Fri, 27 Apr Pre-Open

Inflation has consistently been a problem for the Reserve Bank Of India (RBI) who can do little about it. Surging food prices were a key driver of headline inflation over the past year which only began to ease towards the end of 2011, in part due to the base effect from surging prices a year earlier and declining global and domestic food prices. As a result, inflation started to ease and the RBI cut benchmark interest rates by 50 basis points. However world food prices are on the rise again. After four months of consecutive price decline, world food prices increased by 8% from December 2011 to March 2012. This was due to higher oil prices, adverse weather conditions and Asia's strong demand for food imports.

India's consumer price-based food inflation (CPI) also rose to 8.22% in March from 6.62% in February 2012. India, which has the largest population living on less than USD $1.25 a day, has experienced significant increases in the price of food.
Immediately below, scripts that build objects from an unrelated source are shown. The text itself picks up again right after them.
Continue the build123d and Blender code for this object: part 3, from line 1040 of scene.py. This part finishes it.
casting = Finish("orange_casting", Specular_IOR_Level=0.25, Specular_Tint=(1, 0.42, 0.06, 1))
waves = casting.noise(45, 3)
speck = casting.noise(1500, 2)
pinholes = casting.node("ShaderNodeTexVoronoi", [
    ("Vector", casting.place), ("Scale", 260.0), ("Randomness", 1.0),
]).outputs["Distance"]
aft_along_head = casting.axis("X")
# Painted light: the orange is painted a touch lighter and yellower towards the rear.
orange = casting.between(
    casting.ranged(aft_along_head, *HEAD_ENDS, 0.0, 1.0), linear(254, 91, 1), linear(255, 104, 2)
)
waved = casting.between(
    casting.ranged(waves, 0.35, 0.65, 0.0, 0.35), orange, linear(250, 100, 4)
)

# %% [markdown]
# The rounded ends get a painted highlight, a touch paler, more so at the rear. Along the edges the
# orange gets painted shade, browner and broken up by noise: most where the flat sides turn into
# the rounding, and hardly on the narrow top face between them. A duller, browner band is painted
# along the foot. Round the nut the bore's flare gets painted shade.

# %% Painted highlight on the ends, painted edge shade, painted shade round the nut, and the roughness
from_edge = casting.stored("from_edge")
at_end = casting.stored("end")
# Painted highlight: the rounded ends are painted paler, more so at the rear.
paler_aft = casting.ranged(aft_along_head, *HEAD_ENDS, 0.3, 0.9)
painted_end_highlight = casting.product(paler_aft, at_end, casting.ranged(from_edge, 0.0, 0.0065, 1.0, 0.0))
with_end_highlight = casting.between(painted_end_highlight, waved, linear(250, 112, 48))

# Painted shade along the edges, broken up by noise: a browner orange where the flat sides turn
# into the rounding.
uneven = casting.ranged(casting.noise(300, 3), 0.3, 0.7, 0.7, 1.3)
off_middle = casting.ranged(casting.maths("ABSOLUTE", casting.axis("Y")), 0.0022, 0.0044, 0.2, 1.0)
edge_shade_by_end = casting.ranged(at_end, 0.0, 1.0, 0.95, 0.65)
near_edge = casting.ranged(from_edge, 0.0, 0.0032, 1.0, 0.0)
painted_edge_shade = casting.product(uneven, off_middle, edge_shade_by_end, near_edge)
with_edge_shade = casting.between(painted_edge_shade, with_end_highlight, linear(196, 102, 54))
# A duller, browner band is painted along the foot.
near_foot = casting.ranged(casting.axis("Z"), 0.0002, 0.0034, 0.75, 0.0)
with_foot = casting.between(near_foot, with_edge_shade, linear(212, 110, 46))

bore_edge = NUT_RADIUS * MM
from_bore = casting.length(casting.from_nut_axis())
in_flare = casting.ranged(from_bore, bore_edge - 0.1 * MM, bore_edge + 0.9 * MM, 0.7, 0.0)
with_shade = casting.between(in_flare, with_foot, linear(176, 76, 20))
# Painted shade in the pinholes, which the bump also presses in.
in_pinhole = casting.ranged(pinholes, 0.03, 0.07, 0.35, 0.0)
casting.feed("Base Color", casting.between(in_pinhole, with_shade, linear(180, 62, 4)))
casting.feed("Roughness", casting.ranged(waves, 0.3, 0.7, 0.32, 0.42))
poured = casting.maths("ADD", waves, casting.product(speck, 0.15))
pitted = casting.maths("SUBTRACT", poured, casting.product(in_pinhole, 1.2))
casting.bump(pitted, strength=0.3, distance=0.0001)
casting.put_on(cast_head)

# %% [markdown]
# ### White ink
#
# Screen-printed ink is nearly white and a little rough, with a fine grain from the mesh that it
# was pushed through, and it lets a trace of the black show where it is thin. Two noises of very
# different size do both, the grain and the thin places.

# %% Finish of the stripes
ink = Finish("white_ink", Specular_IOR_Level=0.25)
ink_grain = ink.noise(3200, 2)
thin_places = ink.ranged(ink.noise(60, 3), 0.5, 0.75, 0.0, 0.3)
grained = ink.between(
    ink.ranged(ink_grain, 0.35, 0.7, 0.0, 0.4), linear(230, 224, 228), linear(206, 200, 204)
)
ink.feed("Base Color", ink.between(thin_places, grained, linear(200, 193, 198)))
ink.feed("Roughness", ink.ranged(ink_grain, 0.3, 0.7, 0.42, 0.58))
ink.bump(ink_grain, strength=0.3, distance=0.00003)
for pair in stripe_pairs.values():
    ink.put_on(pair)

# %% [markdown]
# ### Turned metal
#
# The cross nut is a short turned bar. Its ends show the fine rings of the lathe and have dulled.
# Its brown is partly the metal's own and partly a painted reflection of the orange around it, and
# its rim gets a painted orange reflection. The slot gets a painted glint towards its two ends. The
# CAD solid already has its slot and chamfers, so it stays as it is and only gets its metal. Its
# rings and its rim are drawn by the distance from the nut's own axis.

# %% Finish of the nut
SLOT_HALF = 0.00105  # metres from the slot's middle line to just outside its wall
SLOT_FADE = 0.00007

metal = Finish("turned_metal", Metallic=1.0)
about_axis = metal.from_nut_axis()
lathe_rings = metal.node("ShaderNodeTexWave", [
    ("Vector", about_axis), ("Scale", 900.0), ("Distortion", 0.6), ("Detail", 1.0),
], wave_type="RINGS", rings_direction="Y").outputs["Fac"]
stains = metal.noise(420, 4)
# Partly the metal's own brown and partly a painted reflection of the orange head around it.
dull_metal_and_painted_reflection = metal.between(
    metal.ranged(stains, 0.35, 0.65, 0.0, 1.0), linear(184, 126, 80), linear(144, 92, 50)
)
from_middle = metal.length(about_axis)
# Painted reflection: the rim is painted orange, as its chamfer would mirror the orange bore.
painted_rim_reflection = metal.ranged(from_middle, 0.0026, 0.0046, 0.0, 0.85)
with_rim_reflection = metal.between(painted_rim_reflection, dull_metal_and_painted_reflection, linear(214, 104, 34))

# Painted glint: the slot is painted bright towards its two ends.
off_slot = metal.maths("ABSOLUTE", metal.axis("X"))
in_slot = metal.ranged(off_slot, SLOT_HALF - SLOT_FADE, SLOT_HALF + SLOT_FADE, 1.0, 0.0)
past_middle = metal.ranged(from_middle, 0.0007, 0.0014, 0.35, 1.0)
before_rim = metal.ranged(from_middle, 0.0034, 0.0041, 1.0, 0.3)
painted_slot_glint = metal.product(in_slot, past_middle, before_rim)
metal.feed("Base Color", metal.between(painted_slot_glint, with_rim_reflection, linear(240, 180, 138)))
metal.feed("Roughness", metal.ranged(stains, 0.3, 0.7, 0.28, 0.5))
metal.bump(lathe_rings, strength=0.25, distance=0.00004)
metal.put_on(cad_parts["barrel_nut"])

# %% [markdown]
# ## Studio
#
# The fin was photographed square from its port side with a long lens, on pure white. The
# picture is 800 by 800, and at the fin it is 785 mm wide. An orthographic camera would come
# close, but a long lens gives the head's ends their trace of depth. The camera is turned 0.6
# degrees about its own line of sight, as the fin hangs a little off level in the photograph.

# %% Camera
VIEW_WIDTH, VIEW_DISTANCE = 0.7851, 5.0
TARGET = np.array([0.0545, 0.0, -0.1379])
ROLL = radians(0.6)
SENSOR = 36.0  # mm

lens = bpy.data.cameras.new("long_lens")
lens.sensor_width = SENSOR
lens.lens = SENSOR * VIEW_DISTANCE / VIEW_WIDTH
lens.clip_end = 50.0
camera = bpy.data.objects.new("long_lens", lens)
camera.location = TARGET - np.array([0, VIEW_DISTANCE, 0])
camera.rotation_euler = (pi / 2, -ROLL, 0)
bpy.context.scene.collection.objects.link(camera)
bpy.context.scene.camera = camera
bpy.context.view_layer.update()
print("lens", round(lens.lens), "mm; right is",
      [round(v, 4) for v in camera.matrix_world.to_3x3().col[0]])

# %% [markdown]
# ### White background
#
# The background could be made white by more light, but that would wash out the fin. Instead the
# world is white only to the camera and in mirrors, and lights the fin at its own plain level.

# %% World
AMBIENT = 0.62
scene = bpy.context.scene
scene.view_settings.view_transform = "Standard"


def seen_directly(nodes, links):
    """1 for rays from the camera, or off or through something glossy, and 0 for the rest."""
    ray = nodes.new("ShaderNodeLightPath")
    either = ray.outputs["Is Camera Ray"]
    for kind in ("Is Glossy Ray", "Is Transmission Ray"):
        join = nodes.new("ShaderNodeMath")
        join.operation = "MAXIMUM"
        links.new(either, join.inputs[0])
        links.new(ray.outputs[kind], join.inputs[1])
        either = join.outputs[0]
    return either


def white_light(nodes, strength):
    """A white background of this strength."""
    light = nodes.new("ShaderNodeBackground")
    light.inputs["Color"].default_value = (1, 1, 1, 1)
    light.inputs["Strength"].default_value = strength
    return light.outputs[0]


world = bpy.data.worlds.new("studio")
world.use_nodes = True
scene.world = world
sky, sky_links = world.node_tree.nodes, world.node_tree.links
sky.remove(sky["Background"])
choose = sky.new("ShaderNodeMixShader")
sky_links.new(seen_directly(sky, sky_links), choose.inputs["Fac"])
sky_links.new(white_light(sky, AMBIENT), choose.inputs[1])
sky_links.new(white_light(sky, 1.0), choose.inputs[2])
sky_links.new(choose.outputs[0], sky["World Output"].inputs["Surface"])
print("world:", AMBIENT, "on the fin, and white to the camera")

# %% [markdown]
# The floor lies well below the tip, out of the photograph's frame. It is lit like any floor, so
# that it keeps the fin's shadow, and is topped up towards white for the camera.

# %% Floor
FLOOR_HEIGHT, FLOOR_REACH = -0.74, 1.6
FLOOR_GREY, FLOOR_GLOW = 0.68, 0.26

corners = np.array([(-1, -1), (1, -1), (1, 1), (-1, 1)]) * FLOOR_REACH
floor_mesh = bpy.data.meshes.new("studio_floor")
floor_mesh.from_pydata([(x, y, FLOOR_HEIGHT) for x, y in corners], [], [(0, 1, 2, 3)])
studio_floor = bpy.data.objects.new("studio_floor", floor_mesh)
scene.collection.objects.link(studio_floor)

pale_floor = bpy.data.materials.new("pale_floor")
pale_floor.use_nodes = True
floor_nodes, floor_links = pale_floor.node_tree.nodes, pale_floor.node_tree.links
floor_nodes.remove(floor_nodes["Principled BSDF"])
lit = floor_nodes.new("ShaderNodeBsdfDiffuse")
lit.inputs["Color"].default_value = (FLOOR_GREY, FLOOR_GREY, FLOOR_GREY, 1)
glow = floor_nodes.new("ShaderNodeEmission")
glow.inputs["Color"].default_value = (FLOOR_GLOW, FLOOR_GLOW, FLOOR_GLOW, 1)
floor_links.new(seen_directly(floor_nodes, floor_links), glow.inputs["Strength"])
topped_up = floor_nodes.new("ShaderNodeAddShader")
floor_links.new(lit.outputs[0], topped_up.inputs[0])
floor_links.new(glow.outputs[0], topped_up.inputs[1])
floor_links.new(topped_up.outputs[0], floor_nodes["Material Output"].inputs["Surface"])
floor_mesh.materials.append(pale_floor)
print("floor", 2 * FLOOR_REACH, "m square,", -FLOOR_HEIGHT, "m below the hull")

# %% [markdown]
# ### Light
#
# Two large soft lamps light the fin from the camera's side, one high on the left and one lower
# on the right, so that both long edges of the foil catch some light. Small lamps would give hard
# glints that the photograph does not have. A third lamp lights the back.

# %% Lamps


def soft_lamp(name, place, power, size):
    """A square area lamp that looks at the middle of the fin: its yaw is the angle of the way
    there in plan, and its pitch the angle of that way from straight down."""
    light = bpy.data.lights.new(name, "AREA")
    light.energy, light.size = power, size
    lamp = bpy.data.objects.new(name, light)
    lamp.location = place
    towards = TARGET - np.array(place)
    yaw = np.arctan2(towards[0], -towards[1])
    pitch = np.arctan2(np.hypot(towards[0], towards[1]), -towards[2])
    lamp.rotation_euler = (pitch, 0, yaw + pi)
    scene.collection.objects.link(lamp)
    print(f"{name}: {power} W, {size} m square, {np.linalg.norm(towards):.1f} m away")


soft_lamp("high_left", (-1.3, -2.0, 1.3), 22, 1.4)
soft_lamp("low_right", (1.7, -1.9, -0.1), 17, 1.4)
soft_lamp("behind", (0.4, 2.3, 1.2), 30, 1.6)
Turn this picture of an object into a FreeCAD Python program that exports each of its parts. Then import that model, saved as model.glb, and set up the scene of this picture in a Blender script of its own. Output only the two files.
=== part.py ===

There are several factors (both domestic and global) that have contributed to the high food prices. First, there is lack of godowns to store food grains. Second, ineffective public distribution system (PDS) and Third, low food production. Currently only 30% of the food grain is being lifted from the market for PDS. Thus unless these structural issues gets sorted out, India will continue to battle high food prices. Though poor producers and net sellers of food benefit from higher food prices, most poor people, including all the urban poor, who typically spend more than 50% of their incomes on food, lose as very high food prices curtail their purchasing power.

Food inflation is likely to pinch Indians at least until July (when the monsoon sets in) as fruit and vegetable output shrinks, hurt by rising temperatures and a lack of water. At the same time, edible oil and pulses prices are rallying on lower production and a more expensive world market. Rising food prices will add to problems for the fractious coalition government, which has been weakened by a slew of scandals, and will make it difficult for the central bank to cut high interest rates, which are hindering growth.